Recycling critical minerals has become far more technically and economically feasible, and would directly lower the need for new mining. According to a recent report from Earthworks, recycling has the potential to reduce demand in 2040 by approximately 25 percent for lithium, 35 percent for cobalt and nickel, and 55 percent for copper. The United States should rapidly build out recycling infrastructure and capacity, as well as mandate that battery manufacturers use recycled feedstock, much like the European Union may soon require.

3. Invest in Independent and Publicly Funded Research and Development (R&D).  

Currently, the Department of Energy works directly with the private sector on R&D pertaining to critical minerals and batteries. We must ensure that taxpayer-funded research is objective, free of corporate influence, and open and accessible to the public. In particular, a public R&D program for critical minerals should (1) quantify lithium mining’s environmental consequences (including related to water consumption and contamination, GHG emissions and localized pollution, and biodiversity), with attention to the differential impacts that vary based on deposit location, deposit type, and extractive technique, and (2) provide transparent data on the best available methods to reduce both mineral intensity of battery design and the localized environmental impacts of extraction

4. Fund a Green New Deal for Transportation, focused on reducing car dependency. 

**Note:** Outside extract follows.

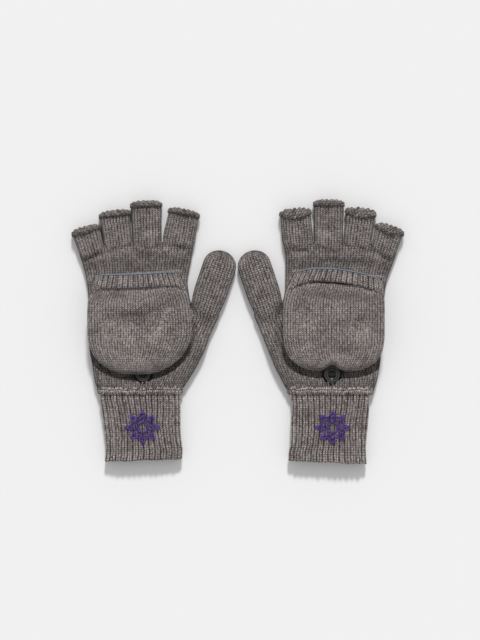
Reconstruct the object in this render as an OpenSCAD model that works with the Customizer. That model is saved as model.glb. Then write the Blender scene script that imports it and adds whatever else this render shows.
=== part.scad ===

The demand for new lithium mining is primarily driven by the demand for lithium batteries used in the growing market for passenger electric vehicles. This car-centric approach to electrifying and eliminating emissions from the transportation sector is more resource-intensive than an alternative approach centered around mass transit, micromobility, and a built environment that is not engineered for car dependency. A car-centric path of decarbonization risks being both slower at cutting emissions and more mineral-intensive than an approach that rapidly scales up public transit, while also depriving us of the many other varied benefits and quality of life improvements we stand to see by rolling back car dependency.